Nevertheless, the eurozone economy faces structural headwinds. Growth projections for 2025 hover around 0.9%, a deceleration attributed in part to trade uncertainty and export softening, even as government defence and infrastructure spending provide counterbalance. Inflation is expected to average near 2.0% in 2025 before gradually moderating. Tariff-induced inflation and lingering euro strength complicate the ECB’s policy path.

Technical Analysis 

EURUSD, H4: 

The EUR/USD pair continued to trade resiliently after rebounding sharply from the 1.1610 support zone, climbing above the 20- and 50-period SMAs on the chart. However, the upward momentum has begun to ease, with price consolidating just below the critical 1.1775 resistance zone. A decisive break above this area could pave the way for a move toward 1.1880 and beyond, while a failure to do so may trigger a corrective pullback toward 1.1720 support level.
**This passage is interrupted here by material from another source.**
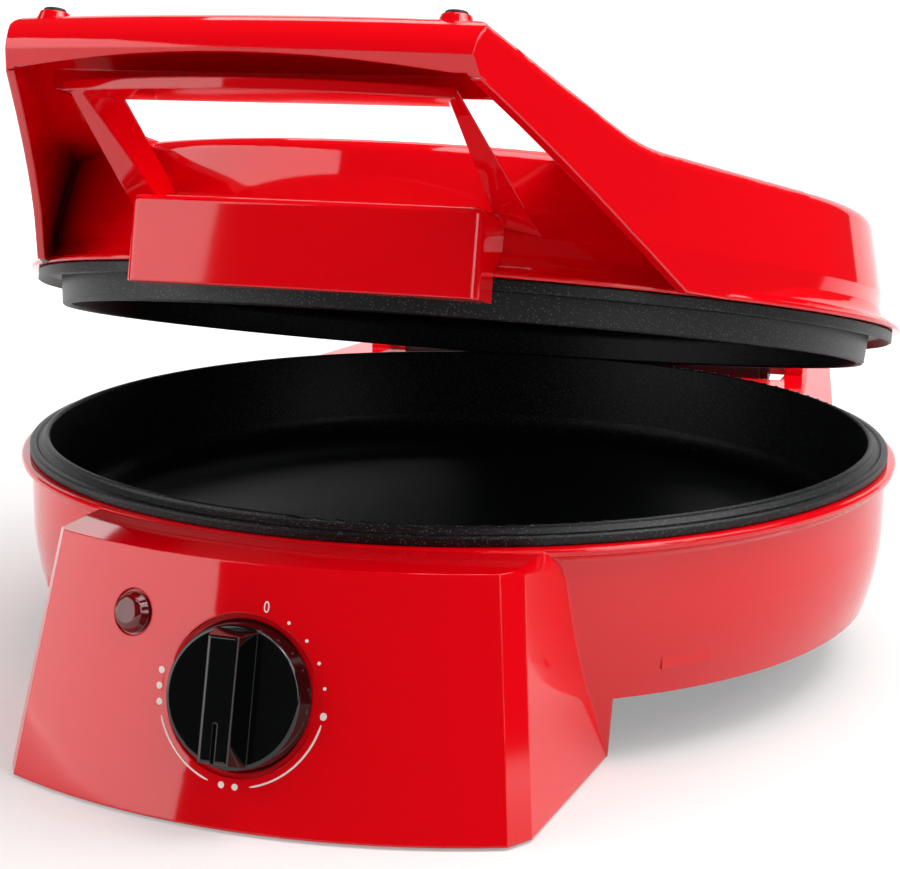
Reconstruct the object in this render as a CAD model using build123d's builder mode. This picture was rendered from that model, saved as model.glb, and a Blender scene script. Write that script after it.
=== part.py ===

From a technical perspective, the Relative Strength Index (RSI) remains above the 50 midline, signaling that the broader bullish structure is intact, but it has started to retreat from recent highs, reflecting waning upward momentum. Similarly, the MACD remains in positive territory, though its histogram is narrowing, and the lines on the verge of a potential bearish crossover shows an early warning sign that the pair’s short-term upside drive may be fading.

Overall, the EUR/USD pair’s bias remains cautiously bullish above 1.1747, but traders should watch for a clear breakout above 1.1810 or a failure to hold support for confirmation of the next directional move.